Work required: Each line below should be reproduced without any alteration.

Data:
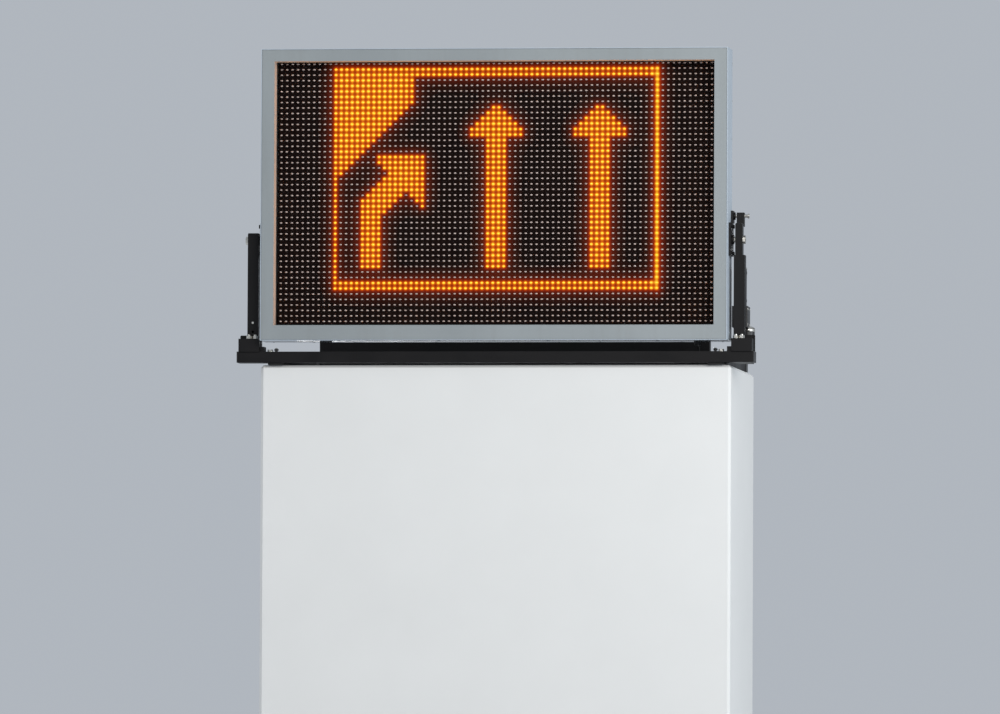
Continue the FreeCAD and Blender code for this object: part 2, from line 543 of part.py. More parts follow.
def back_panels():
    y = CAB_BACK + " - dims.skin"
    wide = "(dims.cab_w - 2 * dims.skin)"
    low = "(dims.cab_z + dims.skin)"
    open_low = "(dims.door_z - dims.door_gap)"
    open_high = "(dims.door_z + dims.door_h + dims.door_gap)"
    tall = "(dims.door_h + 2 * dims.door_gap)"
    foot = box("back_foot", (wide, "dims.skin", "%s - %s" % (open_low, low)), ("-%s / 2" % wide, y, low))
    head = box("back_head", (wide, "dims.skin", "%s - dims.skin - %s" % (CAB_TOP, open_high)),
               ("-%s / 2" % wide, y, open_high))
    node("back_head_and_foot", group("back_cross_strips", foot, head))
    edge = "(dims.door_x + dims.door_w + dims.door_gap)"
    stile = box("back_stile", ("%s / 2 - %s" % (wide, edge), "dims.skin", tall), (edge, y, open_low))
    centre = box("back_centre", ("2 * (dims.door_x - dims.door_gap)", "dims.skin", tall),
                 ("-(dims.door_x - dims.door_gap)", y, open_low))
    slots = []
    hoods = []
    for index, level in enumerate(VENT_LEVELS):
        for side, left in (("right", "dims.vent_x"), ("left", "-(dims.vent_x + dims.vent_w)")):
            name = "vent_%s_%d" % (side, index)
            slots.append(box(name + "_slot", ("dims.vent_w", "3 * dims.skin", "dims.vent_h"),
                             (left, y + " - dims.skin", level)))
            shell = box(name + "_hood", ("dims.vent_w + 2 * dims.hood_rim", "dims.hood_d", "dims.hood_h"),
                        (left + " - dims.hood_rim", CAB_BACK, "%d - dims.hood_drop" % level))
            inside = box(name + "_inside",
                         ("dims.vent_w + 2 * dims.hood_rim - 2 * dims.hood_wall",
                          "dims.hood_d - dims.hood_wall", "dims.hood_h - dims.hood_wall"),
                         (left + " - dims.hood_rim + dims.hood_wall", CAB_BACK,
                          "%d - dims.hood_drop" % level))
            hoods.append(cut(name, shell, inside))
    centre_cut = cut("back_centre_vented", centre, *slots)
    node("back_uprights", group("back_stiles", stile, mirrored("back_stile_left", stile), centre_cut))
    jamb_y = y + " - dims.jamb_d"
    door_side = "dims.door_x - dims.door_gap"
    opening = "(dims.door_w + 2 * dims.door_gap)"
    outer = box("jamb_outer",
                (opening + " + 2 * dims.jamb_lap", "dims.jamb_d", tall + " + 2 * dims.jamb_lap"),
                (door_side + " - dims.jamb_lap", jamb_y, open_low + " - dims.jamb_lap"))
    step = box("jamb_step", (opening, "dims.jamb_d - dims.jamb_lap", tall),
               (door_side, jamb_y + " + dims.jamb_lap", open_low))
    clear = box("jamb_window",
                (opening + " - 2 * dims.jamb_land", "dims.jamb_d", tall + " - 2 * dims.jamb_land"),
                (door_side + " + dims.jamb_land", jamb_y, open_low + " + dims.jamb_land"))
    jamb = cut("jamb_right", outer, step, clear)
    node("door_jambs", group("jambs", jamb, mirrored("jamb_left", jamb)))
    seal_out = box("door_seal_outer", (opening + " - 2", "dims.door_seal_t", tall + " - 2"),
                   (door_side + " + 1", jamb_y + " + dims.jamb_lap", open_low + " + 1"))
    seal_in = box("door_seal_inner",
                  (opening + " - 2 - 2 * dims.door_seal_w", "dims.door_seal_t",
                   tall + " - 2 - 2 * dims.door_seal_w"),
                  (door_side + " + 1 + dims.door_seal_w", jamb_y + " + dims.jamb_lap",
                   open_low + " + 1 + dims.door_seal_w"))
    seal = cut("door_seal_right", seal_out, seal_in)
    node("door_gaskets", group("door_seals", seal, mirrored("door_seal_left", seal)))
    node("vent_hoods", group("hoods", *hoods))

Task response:
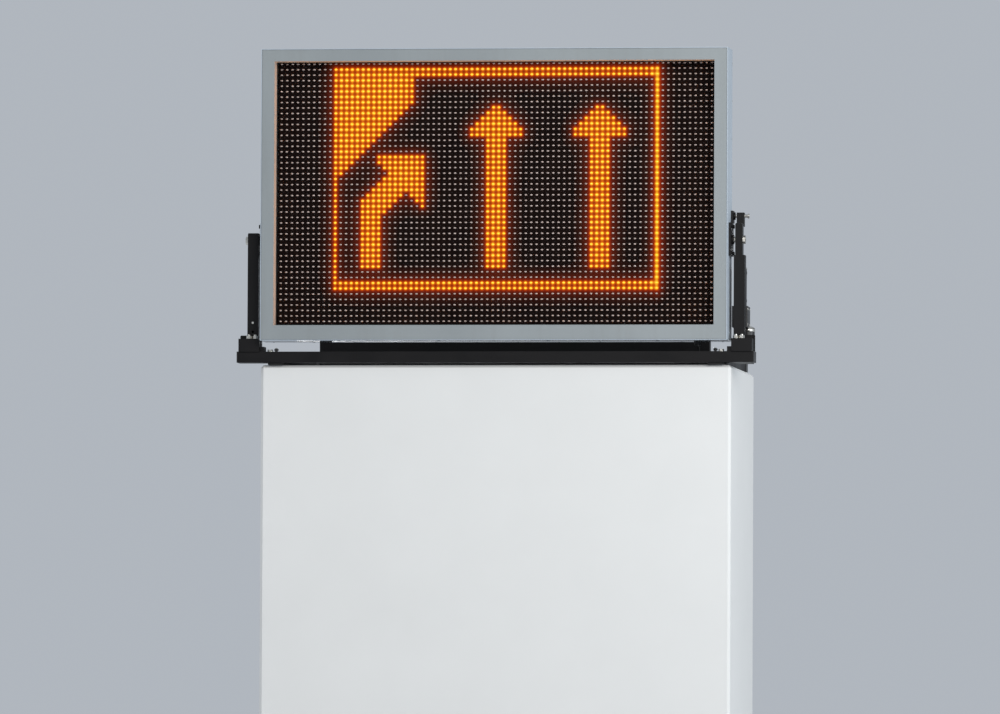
Continue the FreeCAD and Blender code for this object: part 2, from line 543 of part.py. More parts follow.
def back_panels():
    y = CAB_BACK + " - dims.skin"
    wide = "(dims.cab_w - 2 * dims.skin)"
    low = "(dims.cab_z + dims.skin)"
    open_low = "(dims.door_z - dims.door_gap)"
    open_high = "(dims.door_z + dims.door_h + dims.door_gap)"
    tall = "(dims.door_h + 2 * dims.door_gap)"
    foot = box("back_foot", (wide, "dims.skin", "%s - %s" % (open_low, low)), ("-%s / 2" % wide, y, low))
    head = box("back_head", (wide, "dims.skin", "%s - dims.skin - %s" % (CAB_TOP, open_high)),
               ("-%s / 2" % wide, y, open_high))
    node("back_head_and_foot", group("back_cross_strips", foot, head))
    edge = "(dims.door_x + dims.door_w + dims.door_gap)"
    stile = box("back_stile", ("%s / 2 - %s" % (wide, edge), "dims.skin", tall), (edge, y, open_low))
    centre = box("back_centre", ("2 * (dims.door_x - dims.door_gap)", "dims.skin", tall),
                 ("-(dims.door_x - dims.door_gap)", y, open_low))
    slots = []
    hoods = []
    for index, level in enumerate(VENT_LEVELS):
        for side, left in (("right", "dims.vent_x"), ("left", "-(dims.vent_x + dims.vent_w)")):
            name = "vent_%s_%d" % (side, index)
            slots.append(box(name + "_slot", ("dims.vent_w", "3 * dims.skin", "dims.vent_h"),
                             (left, y + " - dims.skin", level)))
            shell = box(name + "_hood", ("dims.vent_w + 2 * dims.hood_rim", "dims.hood_d", "dims.hood_h"),
                        (left + " - dims.hood_rim", CAB_BACK, "%d - dims.hood_drop" % level))
            inside = box(name + "_inside",
                         ("dims.vent_w + 2 * dims.hood_rim - 2 * dims.hood_wall",
                          "dims.hood_d - dims.hood_wall", "dims.hood_h - dims.hood_wall"),
                         (left + " - dims.hood_rim + dims.hood_wall", CAB_BACK,
                          "%d - dims.hood_drop" % level))
            hoods.append(cut(name, shell, inside))
    centre_cut = cut("back_centre_vented", centre, *slots)
    node("back_uprights", group("back_stiles", stile, mirrored("back_stile_left", stile), centre_cut))
    jamb_y = y + " - dims.jamb_d"
    door_side = "dims.door_x - dims.door_gap"
    opening = "(dims.door_w + 2 * dims.door_gap)"
    outer = box("jamb_outer",
                (opening + " + 2 * dims.jamb_lap", "dims.jamb_d", tall + " + 2 * dims.jamb_lap"),
                (door_side + " - dims.jamb_lap", jamb_y, open_low + " - dims.jamb_lap"))
    step = box("jamb_step", (opening, "dims.jamb_d - dims.jamb_lap", tall),
               (door_side, jamb_y + " + dims.jamb_lap", open_low))
    clear = box("jamb_window",
                (opening + " - 2 * dims.jamb_land", "dims.jamb_d", tall + " - 2 * dims.jamb_land"),
                (door_side + " + dims.jamb_land", jamb_y, open_low + " + dims.jamb_land"))
    jamb = cut("jamb_right", outer, step, clear)
    node("door_jambs", group("jambs", jamb, mirrored("jamb_left", jamb)))
    seal_out = box("door_seal_outer", (opening + " - 2", "dims.door_seal_t", tall + " - 2"),
                   (door_side + " + 1", jamb_y + " + dims.jamb_lap", open_low + " + 1"))
    seal_in = box("door_seal_inner",
                  (opening + " - 2 - 2 * dims.door_seal_w", "dims.door_seal_t",
                   tall + " - 2 - 2 * dims.door_seal_w"),
                  (door_side + " + 1 + dims.door_seal_w", jamb_y + " + dims.jamb_lap",
                   open_low + " + 1 + dims.door_seal_w"))
    seal = cut("door_seal_right", seal_out, seal_in)
    node("door_gaskets", group("door_seals", seal, mirrored("door_seal_left", seal)))
    node("vent_hoods", group("hoods", *hoods))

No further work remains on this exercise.